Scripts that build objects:
• • •

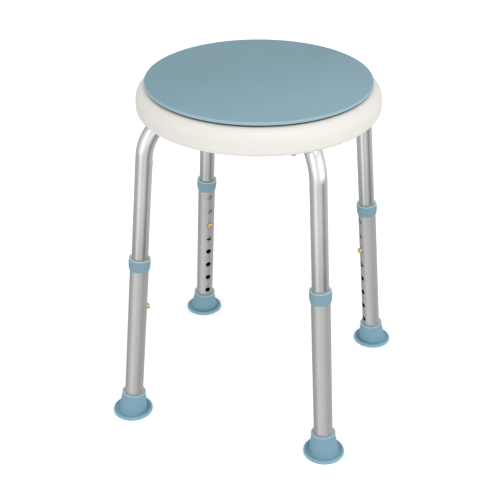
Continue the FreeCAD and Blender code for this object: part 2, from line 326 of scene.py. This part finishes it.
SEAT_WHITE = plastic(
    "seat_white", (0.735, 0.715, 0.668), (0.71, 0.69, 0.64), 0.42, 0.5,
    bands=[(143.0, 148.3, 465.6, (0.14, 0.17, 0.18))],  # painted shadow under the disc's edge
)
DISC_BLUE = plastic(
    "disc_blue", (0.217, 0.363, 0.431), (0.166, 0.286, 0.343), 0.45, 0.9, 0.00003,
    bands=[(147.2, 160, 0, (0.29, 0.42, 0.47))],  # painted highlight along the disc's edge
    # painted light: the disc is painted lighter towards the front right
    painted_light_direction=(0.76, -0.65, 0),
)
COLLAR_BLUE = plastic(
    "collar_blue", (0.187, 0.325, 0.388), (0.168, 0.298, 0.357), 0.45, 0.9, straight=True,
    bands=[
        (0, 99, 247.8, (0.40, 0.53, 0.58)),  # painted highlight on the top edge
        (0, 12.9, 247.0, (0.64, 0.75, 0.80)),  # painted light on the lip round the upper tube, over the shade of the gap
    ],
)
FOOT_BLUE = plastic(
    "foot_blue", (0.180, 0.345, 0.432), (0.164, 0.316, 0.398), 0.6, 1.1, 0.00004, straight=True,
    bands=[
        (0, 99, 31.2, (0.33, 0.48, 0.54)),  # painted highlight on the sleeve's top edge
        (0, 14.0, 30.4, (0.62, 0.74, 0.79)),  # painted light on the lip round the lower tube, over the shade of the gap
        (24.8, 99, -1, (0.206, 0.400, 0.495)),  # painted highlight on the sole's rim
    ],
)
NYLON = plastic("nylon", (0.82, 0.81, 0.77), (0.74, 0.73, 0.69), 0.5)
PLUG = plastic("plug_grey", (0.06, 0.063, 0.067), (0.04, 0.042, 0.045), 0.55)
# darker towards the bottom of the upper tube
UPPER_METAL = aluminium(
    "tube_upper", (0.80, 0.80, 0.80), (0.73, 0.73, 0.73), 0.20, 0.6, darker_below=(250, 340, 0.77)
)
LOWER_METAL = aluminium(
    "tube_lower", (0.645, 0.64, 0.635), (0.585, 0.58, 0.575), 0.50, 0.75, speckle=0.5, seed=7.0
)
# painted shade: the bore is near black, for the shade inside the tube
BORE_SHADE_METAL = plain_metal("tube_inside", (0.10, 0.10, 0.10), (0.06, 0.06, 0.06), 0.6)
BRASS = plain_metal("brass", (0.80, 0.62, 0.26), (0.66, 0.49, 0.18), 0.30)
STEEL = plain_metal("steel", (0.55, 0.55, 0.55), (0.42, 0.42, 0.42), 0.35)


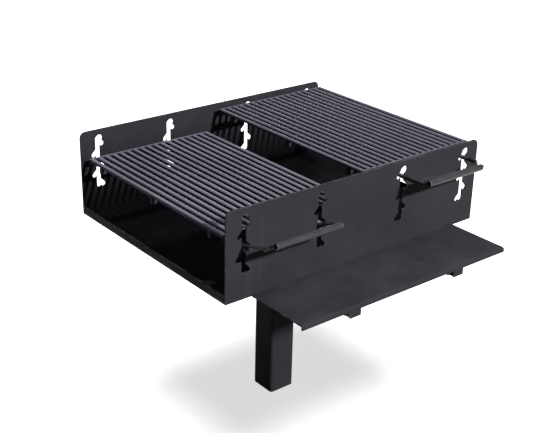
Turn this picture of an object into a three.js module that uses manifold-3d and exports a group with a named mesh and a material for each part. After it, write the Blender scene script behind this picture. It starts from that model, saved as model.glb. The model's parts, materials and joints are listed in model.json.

• • •

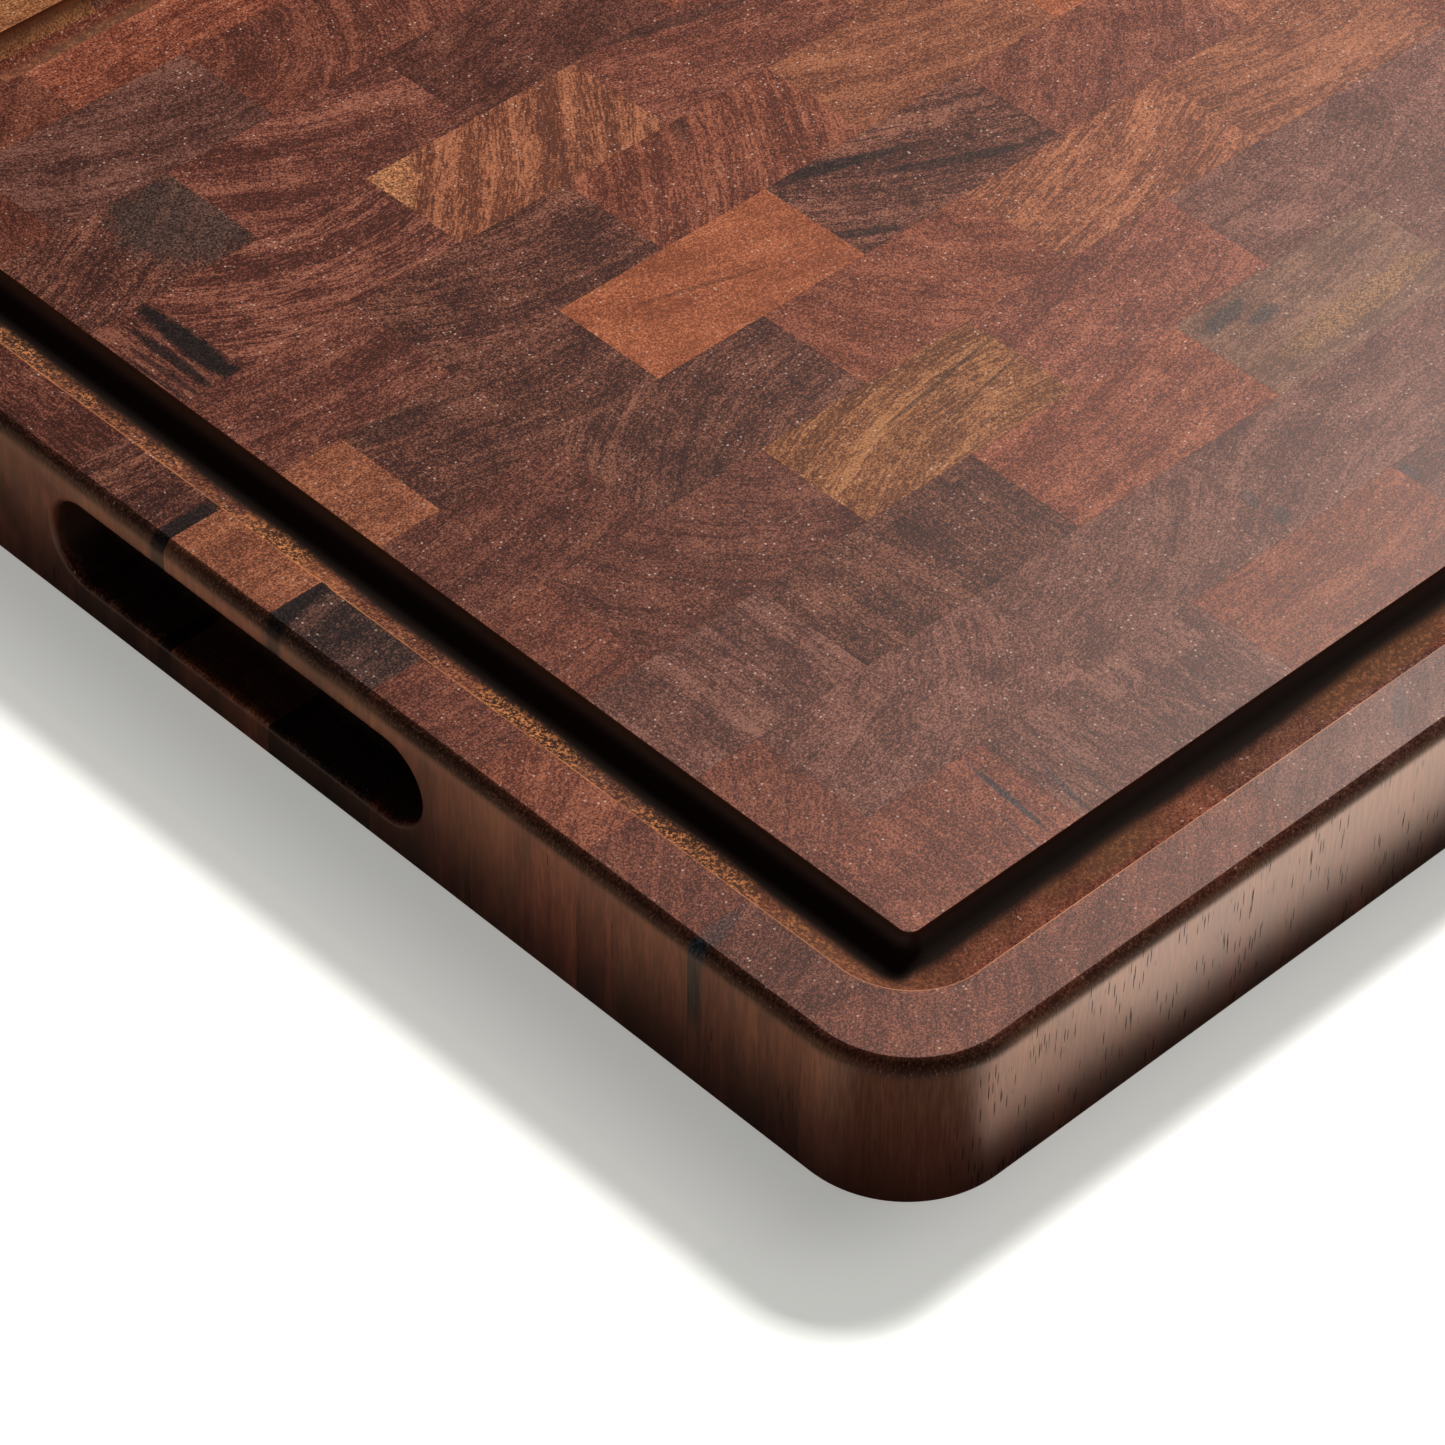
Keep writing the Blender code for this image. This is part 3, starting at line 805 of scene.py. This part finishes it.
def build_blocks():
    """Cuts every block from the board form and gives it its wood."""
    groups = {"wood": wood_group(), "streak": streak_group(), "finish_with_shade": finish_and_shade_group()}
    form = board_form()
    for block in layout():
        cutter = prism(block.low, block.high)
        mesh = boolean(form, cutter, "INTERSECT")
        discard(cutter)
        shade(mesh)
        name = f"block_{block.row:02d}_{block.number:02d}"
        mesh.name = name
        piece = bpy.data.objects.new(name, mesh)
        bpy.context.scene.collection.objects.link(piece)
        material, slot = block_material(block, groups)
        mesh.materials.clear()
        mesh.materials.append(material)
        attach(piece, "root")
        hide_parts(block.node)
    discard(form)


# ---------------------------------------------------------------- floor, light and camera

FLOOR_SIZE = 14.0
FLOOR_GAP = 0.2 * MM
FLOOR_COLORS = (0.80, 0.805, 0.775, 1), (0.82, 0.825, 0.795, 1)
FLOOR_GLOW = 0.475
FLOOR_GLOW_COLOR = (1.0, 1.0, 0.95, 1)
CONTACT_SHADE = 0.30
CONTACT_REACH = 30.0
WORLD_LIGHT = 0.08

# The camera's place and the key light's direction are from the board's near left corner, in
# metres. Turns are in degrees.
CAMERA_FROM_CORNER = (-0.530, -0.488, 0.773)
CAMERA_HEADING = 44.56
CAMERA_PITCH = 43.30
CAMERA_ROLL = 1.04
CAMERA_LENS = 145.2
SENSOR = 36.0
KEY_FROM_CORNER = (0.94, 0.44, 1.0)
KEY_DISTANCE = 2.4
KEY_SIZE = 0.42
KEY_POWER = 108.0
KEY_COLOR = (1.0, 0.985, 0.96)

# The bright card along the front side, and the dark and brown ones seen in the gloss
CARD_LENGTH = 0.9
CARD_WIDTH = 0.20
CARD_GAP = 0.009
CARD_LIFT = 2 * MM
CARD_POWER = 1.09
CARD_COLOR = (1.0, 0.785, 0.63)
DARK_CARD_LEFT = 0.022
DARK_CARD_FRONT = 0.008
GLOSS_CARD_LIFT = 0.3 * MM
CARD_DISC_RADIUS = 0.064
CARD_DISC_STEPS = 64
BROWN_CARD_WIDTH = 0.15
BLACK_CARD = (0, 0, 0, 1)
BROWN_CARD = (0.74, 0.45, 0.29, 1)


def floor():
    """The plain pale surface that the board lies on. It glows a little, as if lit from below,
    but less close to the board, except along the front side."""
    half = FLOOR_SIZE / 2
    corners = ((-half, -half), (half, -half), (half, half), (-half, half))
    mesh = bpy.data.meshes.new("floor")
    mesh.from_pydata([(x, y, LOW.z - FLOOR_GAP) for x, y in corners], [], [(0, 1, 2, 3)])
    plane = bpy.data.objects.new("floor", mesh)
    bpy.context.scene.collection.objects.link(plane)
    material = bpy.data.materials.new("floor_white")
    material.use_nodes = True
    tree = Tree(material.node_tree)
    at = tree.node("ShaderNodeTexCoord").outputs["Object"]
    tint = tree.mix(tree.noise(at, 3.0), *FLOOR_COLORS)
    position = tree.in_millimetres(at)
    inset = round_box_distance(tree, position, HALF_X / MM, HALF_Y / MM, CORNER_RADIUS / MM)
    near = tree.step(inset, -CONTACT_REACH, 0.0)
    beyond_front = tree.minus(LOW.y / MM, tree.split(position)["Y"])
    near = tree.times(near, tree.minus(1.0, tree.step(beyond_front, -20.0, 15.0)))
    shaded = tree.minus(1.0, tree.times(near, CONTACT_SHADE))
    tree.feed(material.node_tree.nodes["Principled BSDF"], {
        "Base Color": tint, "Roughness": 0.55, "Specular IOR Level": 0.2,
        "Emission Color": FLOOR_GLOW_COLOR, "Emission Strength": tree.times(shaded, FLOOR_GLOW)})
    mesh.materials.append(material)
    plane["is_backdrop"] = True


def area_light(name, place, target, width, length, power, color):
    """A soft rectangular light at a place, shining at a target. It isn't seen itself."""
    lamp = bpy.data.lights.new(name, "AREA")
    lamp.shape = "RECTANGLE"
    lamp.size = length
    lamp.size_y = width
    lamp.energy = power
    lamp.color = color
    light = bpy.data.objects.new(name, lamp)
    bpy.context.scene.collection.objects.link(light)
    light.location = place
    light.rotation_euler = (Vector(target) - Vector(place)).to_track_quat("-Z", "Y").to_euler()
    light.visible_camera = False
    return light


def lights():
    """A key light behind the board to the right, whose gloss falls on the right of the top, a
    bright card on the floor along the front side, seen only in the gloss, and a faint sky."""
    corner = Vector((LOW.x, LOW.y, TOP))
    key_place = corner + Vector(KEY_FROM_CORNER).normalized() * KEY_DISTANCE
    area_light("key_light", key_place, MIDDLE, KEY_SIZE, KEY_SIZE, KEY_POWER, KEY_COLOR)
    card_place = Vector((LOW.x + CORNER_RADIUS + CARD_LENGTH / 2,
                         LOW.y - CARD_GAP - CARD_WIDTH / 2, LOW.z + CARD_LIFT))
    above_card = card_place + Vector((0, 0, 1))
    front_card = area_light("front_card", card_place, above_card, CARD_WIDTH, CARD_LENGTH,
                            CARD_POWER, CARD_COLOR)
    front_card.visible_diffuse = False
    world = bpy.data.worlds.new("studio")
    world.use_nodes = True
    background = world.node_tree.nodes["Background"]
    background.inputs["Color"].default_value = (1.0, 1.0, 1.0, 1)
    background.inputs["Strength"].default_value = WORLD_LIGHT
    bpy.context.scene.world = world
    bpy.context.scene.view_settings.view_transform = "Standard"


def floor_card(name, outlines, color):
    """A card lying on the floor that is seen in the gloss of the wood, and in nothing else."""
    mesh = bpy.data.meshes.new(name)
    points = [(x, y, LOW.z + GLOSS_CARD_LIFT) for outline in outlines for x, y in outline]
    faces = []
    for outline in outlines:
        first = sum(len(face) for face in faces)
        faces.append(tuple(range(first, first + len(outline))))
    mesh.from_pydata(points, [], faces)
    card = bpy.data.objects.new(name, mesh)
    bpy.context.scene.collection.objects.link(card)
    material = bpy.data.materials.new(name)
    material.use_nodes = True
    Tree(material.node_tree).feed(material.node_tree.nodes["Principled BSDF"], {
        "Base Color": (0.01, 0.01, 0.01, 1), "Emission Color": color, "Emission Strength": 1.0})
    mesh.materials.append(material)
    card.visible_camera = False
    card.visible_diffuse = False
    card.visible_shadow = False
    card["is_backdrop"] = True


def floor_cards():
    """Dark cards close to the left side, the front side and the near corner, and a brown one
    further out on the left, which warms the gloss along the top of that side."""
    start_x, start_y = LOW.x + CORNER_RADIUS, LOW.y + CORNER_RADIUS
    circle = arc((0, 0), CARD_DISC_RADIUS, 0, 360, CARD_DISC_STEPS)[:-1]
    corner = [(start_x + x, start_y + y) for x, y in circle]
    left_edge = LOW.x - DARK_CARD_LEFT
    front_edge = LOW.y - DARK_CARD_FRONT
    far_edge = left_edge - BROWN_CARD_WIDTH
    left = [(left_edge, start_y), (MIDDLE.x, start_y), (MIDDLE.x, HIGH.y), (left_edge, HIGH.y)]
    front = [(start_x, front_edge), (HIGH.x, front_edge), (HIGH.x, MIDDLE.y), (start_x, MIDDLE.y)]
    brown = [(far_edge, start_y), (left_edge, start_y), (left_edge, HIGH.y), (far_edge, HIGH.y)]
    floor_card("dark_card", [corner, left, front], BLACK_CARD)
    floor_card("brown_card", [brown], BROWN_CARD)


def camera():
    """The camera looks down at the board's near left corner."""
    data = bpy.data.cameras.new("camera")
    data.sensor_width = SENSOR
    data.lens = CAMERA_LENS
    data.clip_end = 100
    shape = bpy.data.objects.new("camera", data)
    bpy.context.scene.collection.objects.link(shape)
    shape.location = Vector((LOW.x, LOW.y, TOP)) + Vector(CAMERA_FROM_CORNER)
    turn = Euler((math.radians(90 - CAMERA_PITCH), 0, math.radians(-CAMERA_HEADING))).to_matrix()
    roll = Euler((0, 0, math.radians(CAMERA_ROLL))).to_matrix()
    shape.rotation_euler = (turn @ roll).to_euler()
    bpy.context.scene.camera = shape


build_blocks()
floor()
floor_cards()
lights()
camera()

• • •

▸ **WRITTEN REQUEST**: The lines to collect are those holding the string "behind"; copy them all.

▸ **ANSWER**:
Turn this picture of an object into a three.js module that uses manifold-3d and exports a group with a named mesh and a material for each part. After it, write the Blender scene script behind this picture. It starts from that model, saved as model.glb. The model's parts, materials and joints are listed in model.json.
    """A key light behind the board to the right, whose gloss falls on the right of the top, a